The prospect of higher rates had been "the reason investors have been really excited about Japan bank stocks", Ikeda added.
Analysts say uncertainty continues to dog the financial sector, with investors extremely worried about the health of smaller global banks, the prospect of tighter regulation and a preference to protect depositors at the expense of shareholders.
A wave of customers have applied to shift their accounts to large US banks such as JPMorgan Chase and Citigroup from smaller lenders after SVB's collapse, the Financial Times reported on Tuesday.
Major US banks have lost nearly US$190 billion since the sell-off began, with regional lenders like First Republic Bank, which plunged more than 60% on Monday, hit hardest.
Biden said on Monday that his administration's emergency measures meant Americans could be confident the US banking system is "safe", while also promising stiffer regulation after the biggest US bank failure since the 2008 financial crisis.
Regulator FDIC had moved swiftly to close New York's Signature Bank SBNY.O as well as taking control of SVB.
The Republican head of the US House Financial Services Committee also sought to shore up support for the banking system, saying on Tuesday that both the FDIC and the Fed had acted within the law. He said he still planned to hold a hearing and review documents, although no date was announced.
Open for business
In a letter to clients, SVB's new CEO Tim Mayopoulos said it was conducting business as usual within the US and expected to resume cross-border transactions in coming days.

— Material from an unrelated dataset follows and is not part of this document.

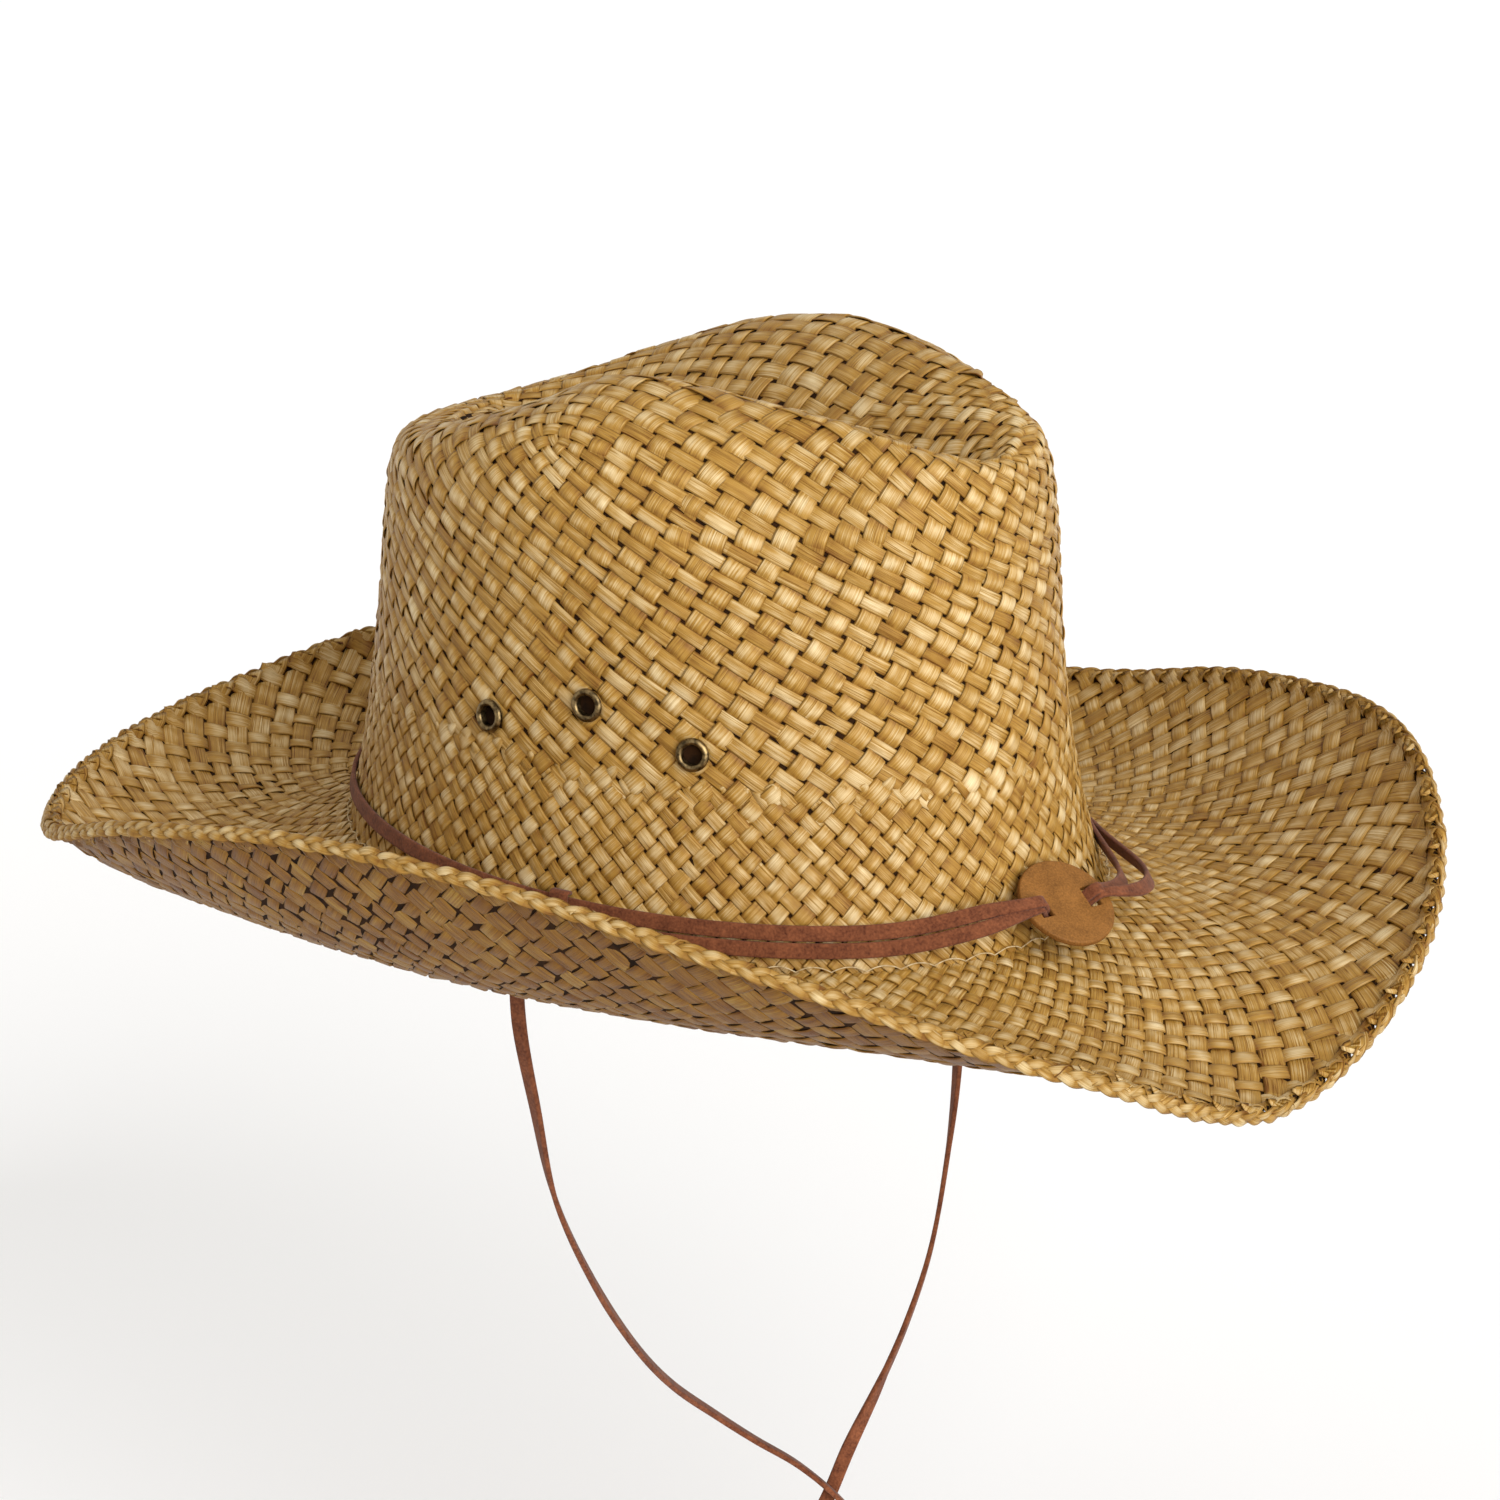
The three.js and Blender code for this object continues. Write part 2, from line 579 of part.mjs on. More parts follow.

"I recognise the past few days have been an extremely challenging time for our clients and our employees," said Mayopoulos, a former CEO of federal mortgage finance firm Fannie Mae who was appointed by the FDIC to run SVB.
US bank regulators sought to reassure nervous customers who lined up outside SVB's Santa Clara, California, headquarters on Monday, offering coffee and donuts.
"Feel free to transact business as usual. We just ask for a little bit of time because of the volume," FDIC employee Luis Mayorga told waiting customers.